Data excerpt ->
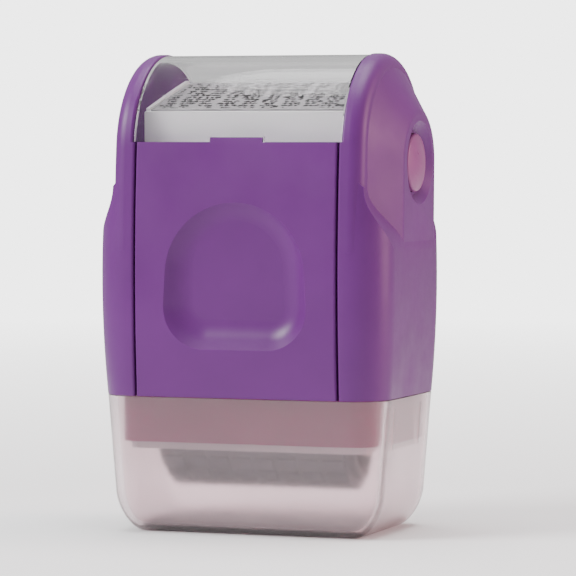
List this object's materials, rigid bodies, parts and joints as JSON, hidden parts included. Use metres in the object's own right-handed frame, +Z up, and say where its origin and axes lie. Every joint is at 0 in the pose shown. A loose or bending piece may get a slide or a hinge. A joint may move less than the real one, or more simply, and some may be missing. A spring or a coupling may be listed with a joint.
{
  "type": "self inking roller stamp",
  "caption": "Hand-held self inking roller stamp with a boxy grip, clear label window, side release buttons and a frosted pull-off cap.",
  "frame": {"origin": "middle of the cap's flat base, which the stamp stands on", "axes": "+Z up through the grip, +X to the right across the width, the front with the higher panel and lip faces -Y"},
  "size_m": [0.0584, 0.04, 0.0905],
  "materials": {
    "casing": "satin moulded purple",
    "frame": "satin purple",
    "button": "satin mauve",
    "tray": "white, smooth",
    "card": "printed card",
    "window": "clear polished plastic",
    "cap": "frosted translucent plastic",
    "carrier": "light grey moulded",
    "drum_core": "dark moulded",
    "rubber": "inked printing rubber",
    "foam": "ink-soaked foam",
    "bush": "natural acetal",
    "steel": "drawn steel",
    "spring": "spring wire"
  },
  "bodies": {
    "casing": {"left_side_shell": "casing", "right_side_shell": "casing", "front_panel": "casing", "rear_panel": "casing", "inner_frame": "frame", "label_tray": "tray", "label_card": "card", "left_button_spring": "spring", "right_button_spring": "spring"},
    "window": {"clear_window": "window"},
    "left_button": {"left_button": "button"},
    "right_button": {"right_button": "button"},
    "ink_unit": {"ink_unit_frame": "carrier", "left_end_plate": "carrier", "right_end_plate": "carrier", "drum_axle": "steel", "ink_roller_axle": "steel"},
    "drum": {"drum_core": "drum_core", "drum_rubber": "rubber", "left_drum_bush": "bush", "right_drum_bush": "bush"},
    "ink_roller": {"ink_roller_core": "bush", "ink_roller_foam": "foam"},
    "cap": {"cap": "cap"}
  },
  "joints": [
    {"name": "window_hinge", "type": "hinge", "parent": "casing", "child": "window", "pos_m": [0, 0.0164, 0.07473], "axis": [-1, 0, 0], "range_deg": [0, 100]},
    {"name": "left_button_press", "type": "slide", "parent": "casing", "child": "left_button", "axis": [1, 0, 0], "range_m": [0, 0.0018], "stiffness_N_per_m": 400, "deforming": ["left_button_spring"]},
    {"name": "right_button_press", "type": "slide", "parent": "casing", "child": "right_button", "axis": [-1, 0, 0], "range_m": [0, 0.0018], "stiffness_N_per_m": 400, "deforming": ["right_button_spring"]},
    {"name": "ink_unit_slide", "type": "slide", "parent": "casing", "child": "ink_unit", "axis": [0, 0, -1], "range_m": [0, 0.062]},
    {"name": "drum_spin", "type": "hinge", "parent": "ink_unit", "child": "drum", "pos_m": [0, 0, 0.019], "axis": [1, 0, 0], "continuous": true},
    {"name": "ink_roller_spin", "type": "hinge", "parent": "ink_unit", "child": "ink_roller", "pos_m": [0, 0, 0.03865], "axis": [1, 0, 0], "continuous": true},
    {"name": "cap_pull", "type": "slide", "parent": "ink_unit", "child": "cap", "axis": [0, 0, -1], "range_m": [0, 0.03]}
  ],
  "couplings": [
    {"joint": "ink_roller_spin", "follows": "drum_spin", "ratio": -1.2941}
  ]
}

Exercise objective -> Print all the data exactly.

Task answer ->
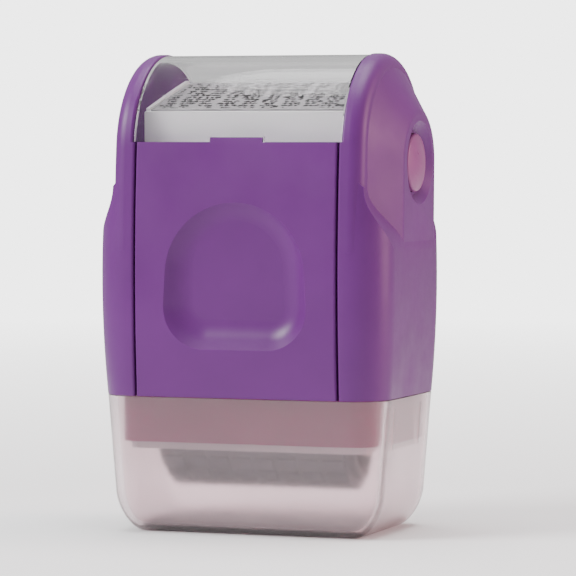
List this object's materials, rigid bodies, parts and joints as JSON, hidden parts included. Use metres in the object's own right-handed frame, +Z up, and say where its origin and axes lie. Every joint is at 0 in the pose shown. A loose or bending piece may get a slide or a hinge. A joint may move less than the real one, or more simply, and some may be missing. A spring or a coupling may be listed with a joint.
{
  "type": "self inking roller stamp",
  "caption": "Hand-held self inking roller stamp with a boxy grip, clear label window, side release buttons and a frosted pull-off cap.",
  "frame": {"origin": "middle of the cap's flat base, which the stamp stands on", "axes": "+Z up through the grip, +X to the right across the width, the front with the higher panel and lip faces -Y"},
  "size_m": [0.0584, 0.04, 0.0905],
  "materials": {
    "casing": "satin moulded purple",
    "frame": "satin purple",
    "button": "satin mauve",
    "tray": "white, smooth",
    "card": "printed card",
    "window": "clear polished plastic",
    "cap": "frosted translucent plastic",
    "carrier": "light grey moulded",
    "drum_core": "dark moulded",
    "rubber": "inked printing rubber",
    "foam": "ink-soaked foam",
    "bush": "natural acetal",
    "steel": "drawn steel",
    "spring": "spring wire"
  },
  "bodies": {
    "casing": {"left_side_shell": "casing", "right_side_shell": "casing", "front_panel": "casing", "rear_panel": "casing", "inner_frame": "frame", "label_tray": "tray", "label_card": "card", "left_button_spring": "spring", "right_button_spring": "spring"},
    "window": {"clear_window": "window"},
    "left_button": {"left_button": "button"},
    "right_button": {"right_button": "button"},
    "ink_unit": {"ink_unit_frame": "carrier", "left_end_plate": "carrier", "right_end_plate": "carrier", "drum_axle": "steel", "ink_roller_axle": "steel"},
    "drum": {"drum_core": "drum_core", "drum_rubber": "rubber", "left_drum_bush": "bush", "right_drum_bush": "bush"},
    "ink_roller": {"ink_roller_core": "bush", "ink_roller_foam": "foam"},
    "cap": {"cap": "cap"}
  },
  "joints": [
    {"name": "window_hinge", "type": "hinge", "parent": "casing", "child": "window", "pos_m": [0, 0.0164, 0.07473], "axis": [-1, 0, 0], "range_deg": [0, 100]},
    {"name": "left_button_press", "type": "slide", "parent": "casing", "child": "left_button", "axis": [1, 0, 0], "range_m": [0, 0.0018], "stiffness_N_per_m": 400, "deforming": ["left_button_spring"]},
    {"name": "right_button_press", "type": "slide", "parent": "casing", "child": "right_button", "axis": [-1, 0, 0], "range_m": [0, 0.0018], "stiffness_N_per_m": 400, "deforming": ["right_button_spring"]},
    {"name": "ink_unit_slide", "type": "slide", "parent": "casing", "child": "ink_unit", "axis": [0, 0, -1], "range_m": [0, 0.062]},
    {"name": "drum_spin", "type": "hinge", "parent": "ink_unit", "child": "drum", "pos_m": [0, 0, 0.019], "axis": [1, 0, 0], "continuous": true},
    {"name": "ink_roller_spin", "type": "hinge", "parent": "ink_unit", "child": "ink_roller", "pos_m": [0, 0, 0.03865], "axis": [1, 0, 0], "continuous": true},
    {"name": "cap_pull", "type": "slide", "parent": "ink_unit", "child": "cap", "axis": [0, 0, -1], "range_m": [0, 0.03]}
  ],
  "couplings": [
    {"joint": "ink_roller_spin", "follows": "drum_spin", "ratio": -1.2941}
  ]
}